- Problem description
Locate the lines that hold the string "this". Copy every such line.
--- BEGIN Raw data ---
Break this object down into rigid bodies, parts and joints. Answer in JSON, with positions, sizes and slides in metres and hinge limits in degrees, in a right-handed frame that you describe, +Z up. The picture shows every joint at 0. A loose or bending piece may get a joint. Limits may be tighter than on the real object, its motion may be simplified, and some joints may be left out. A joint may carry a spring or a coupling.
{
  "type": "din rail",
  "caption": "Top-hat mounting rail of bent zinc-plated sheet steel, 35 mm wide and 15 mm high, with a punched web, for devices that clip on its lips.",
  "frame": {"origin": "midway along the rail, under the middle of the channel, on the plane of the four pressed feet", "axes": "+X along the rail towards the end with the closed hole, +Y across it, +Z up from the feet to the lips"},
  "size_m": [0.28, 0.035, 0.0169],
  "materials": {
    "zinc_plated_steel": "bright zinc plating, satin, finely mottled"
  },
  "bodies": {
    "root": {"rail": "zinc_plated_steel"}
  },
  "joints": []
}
--- END Raw data ---
--- BEGIN Raw data ---
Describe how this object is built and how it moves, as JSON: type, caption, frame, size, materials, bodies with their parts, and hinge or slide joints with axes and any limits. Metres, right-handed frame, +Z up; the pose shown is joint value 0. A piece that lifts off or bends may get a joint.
--- END Raw data ---
- The solution
Break this object down into rigid bodies, parts and joints. Answer in JSON, with positions, sizes and slides in metres and hinge limits in degrees, in a right-handed frame that you describe, +Z up. The picture shows every joint at 0. A loose or bending piece may get a joint. Limits may be tighter than on the real object, its motion may be simplified, and some joints may be left out. A joint may carry a spring or a coupling.
Describe how this object is built and how it moves, as JSON: type, caption, frame, size, materials, bodies with their parts, and hinge or slide joints with axes and any limits. Metres, right-handed frame, +Z up; the pose shown is joint value 0. A piece that lifts off or bends may get a joint.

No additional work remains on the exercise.